_YOUR OBJECTIVE_: Copy out every line of the data exactly.

_DATASET EXCERPT_:
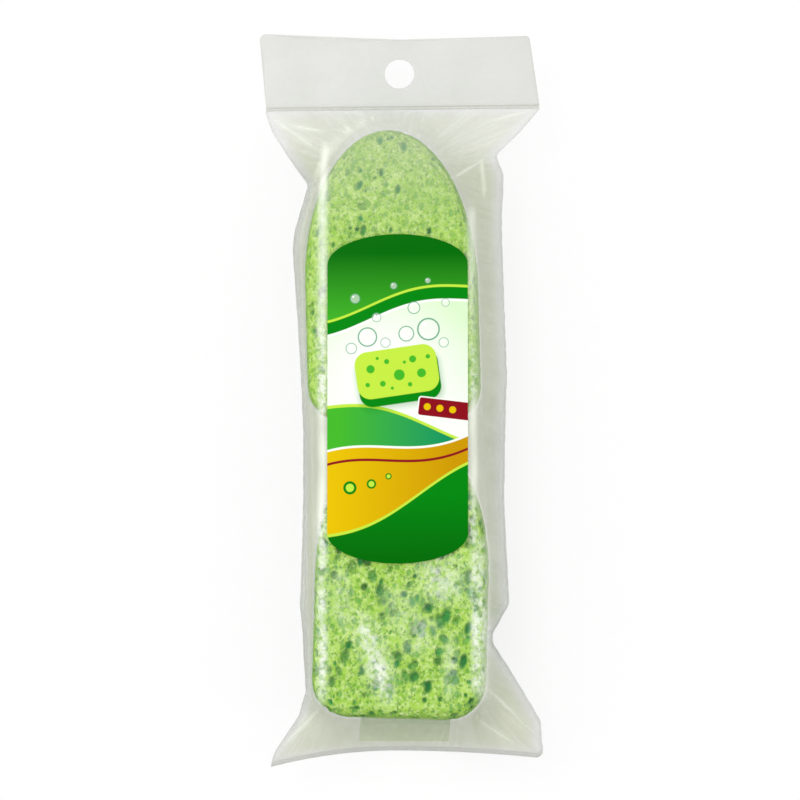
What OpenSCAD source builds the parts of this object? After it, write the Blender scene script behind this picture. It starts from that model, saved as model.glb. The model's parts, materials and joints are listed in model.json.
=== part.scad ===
// Hanging pack of two dish wand sponge refills, end to end in a clear film bag.
// The pack lies on its back: +Z out of the front face, +Y towards the hang hole.
// The origin is the centre of the outline, on the surface that the pack lies on.

/* [Refill] */
// Width of a sponge across its straight sides
refill_w = 54.6; // [50:0.2:58]
// Length of a sponge from its flat end to the tip of its nose
refill_l = 93; // [88:0.5:98]
// Length of the elliptical nose
nose_l = 48; // [38:1:52]
// Corner radius at the flat end
rear_r = 11.5; // [9:0.5:14]
// Thickness of the cellulose
sponge_t = 24; // [21:0.5:27]
// How far the tight film draws the front edge of the sponge in
edge_in = 3.3; // [2:0.1:4]
// How far down the side that rounding reaches
edge_down = 5; // [3:0.5:7]
// Clear space between the two refills
refill_gap = 1; // [0.6:0.2:3]
// How far each refill can shift lengthways in the bag
travel = 1.5; // [1:0.25:2.5]

/* [Refill placing] */
// Sideways place of the upper refill
upper_x = -2.2; // [-3:0.1:0]
// Lean of the upper refill, its nose to the left
upper_lean = 1.5; // [0:0.25:2]
// Sideways place of the lower refill
lower_x = 1.2; // [0:0.1:2]
// Lean of the lower refill, its nose to the right
lower_lean = -1.5; // [-2:0.25:0]

/* [Base] */
// Thickness of the moulded plate that carries the sponge
plate_t = 2.2; // [1.6:0.1:3]
// How far the plate stays inside the outline of the sponge
plate_in = 2.2; // [2:0.1:3.5]
// Height of the rim and ribs on the back of the plate
rim_h = 1; // [0.6:0.1:1.6]
// Width of the rim and ribs
rim_w = 1.4; // [1:0.1:2]
// Thickness of the hot-melt glue
glue_t = 0.3; // [0.2:0.05:0.6]
// How far the glue stays inside the outline of the sponge
glue_in = 4; // [3:0.5:7]
// Radius of the soap port through the plate
port_r = 3.5; // [2.5:0.25:5]
// Place of the soap port from the middle of the refill, towards the nose
port_y = 4; // [0:0.5:10]
// Bare ring round the soap port in the glue
port_bare = 1.5; // [1:0.25:3]

/* [Wand channel] */
// Width of the channel that the foot of the wand slides in
channel_w = 24.4; // [22:0.2:27]
// Height of the channel
channel_h = 4.8; // [4.4:0.1:5.6]
// Length of the two rails
rail_l = 44; // [38:1:46]
// Thickness of the rail webs
rail_t = 2; // [1.6:0.1:2.6]
// Thickness of the lips under the channel
lip_t = 1.6; // [1.2:0.1:2]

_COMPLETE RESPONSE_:
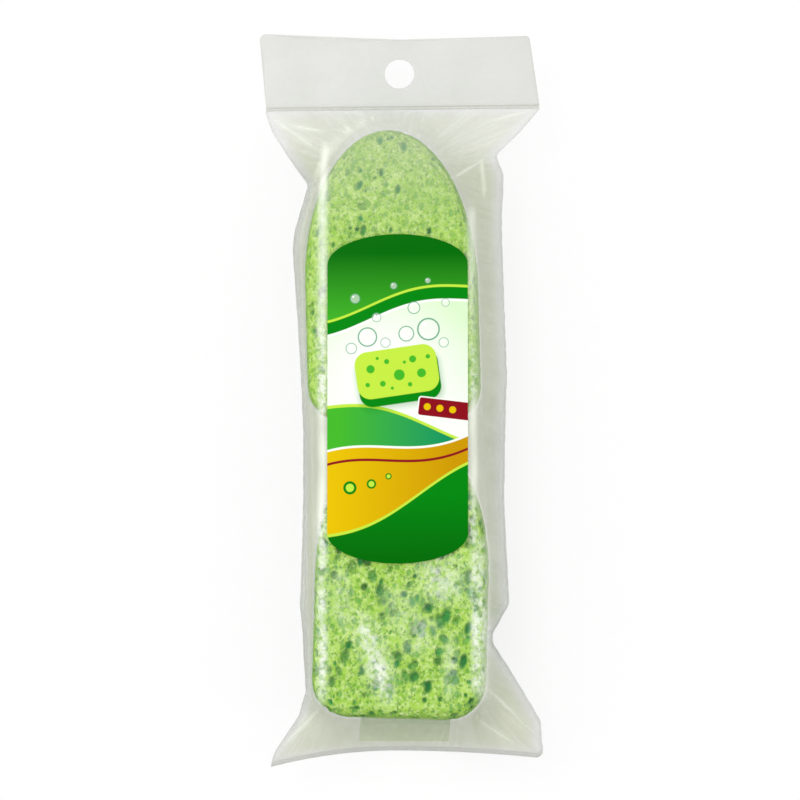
What OpenSCAD source builds the parts of this object? After it, write the Blender scene script behind this picture. It starts from that model, saved as model.glb. The model's parts, materials and joints are listed in model.json.
=== part.scad ===
// Hanging pack of two dish wand sponge refills, end to end in a clear film bag.
// The pack lies on its back: +Z out of the front face, +Y towards the hang hole.
// The origin is the centre of the outline, on the surface that the pack lies on.

/* [Refill] */
// Width of a sponge across its straight sides
refill_w = 54.6; // [50:0.2:58]
// Length of a sponge from its flat end to the tip of its nose
refill_l = 93; // [88:0.5:98]
// Length of the elliptical nose
nose_l = 48; // [38:1:52]
// Corner radius at the flat end
rear_r = 11.5; // [9:0.5:14]
// Thickness of the cellulose
sponge_t = 24; // [21:0.5:27]
// How far the tight film draws the front edge of the sponge in
edge_in = 3.3; // [2:0.1:4]
// How far down the side that rounding reaches
edge_down = 5; // [3:0.5:7]
// Clear space between the two refills
refill_gap = 1; // [0.6:0.2:3]
// How far each refill can shift lengthways in the bag
travel = 1.5; // [1:0.25:2.5]

/* [Refill placing] */
// Sideways place of the upper refill
upper_x = -2.2; // [-3:0.1:0]
// Lean of the upper refill, its nose to the left
upper_lean = 1.5; // [0:0.25:2]
// Sideways place of the lower refill
lower_x = 1.2; // [0:0.1:2]
// Lean of the lower refill, its nose to the right
lower_lean = -1.5; // [-2:0.25:0]

/* [Base] */
// Thickness of the moulded plate that carries the sponge
plate_t = 2.2; // [1.6:0.1:3]
// How far the plate stays inside the outline of the sponge
plate_in = 2.2; // [2:0.1:3.5]
// Height of the rim and ribs on the back of the plate
rim_h = 1; // [0.6:0.1:1.6]
// Width of the rim and ribs
rim_w = 1.4; // [1:0.1:2]
// Thickness of the hot-melt glue
glue_t = 0.3; // [0.2:0.05:0.6]
// How far the glue stays inside the outline of the sponge
glue_in = 4; // [3:0.5:7]
// Radius of the soap port through the plate
port_r = 3.5; // [2.5:0.25:5]
// Place of the soap port from the middle of the refill, towards the nose
port_y = 4; // [0:0.5:10]
// Bare ring round the soap port in the glue
port_bare = 1.5; // [1:0.25:3]

/* [Wand channel] */
// Width of the channel that the foot of the wand slides in
channel_w = 24.4; // [22:0.2:27]
// Height of the channel
channel_h = 4.8; // [4.4:0.1:5.6]
// Length of the two rails
rail_l = 44; // [38:1:46]
// Thickness of the rail webs
rail_t = 2; // [1.6:0.1:2.6]
// Thickness of the lips under the channel
lip_t = 1.6; // [1.2:0.1:2]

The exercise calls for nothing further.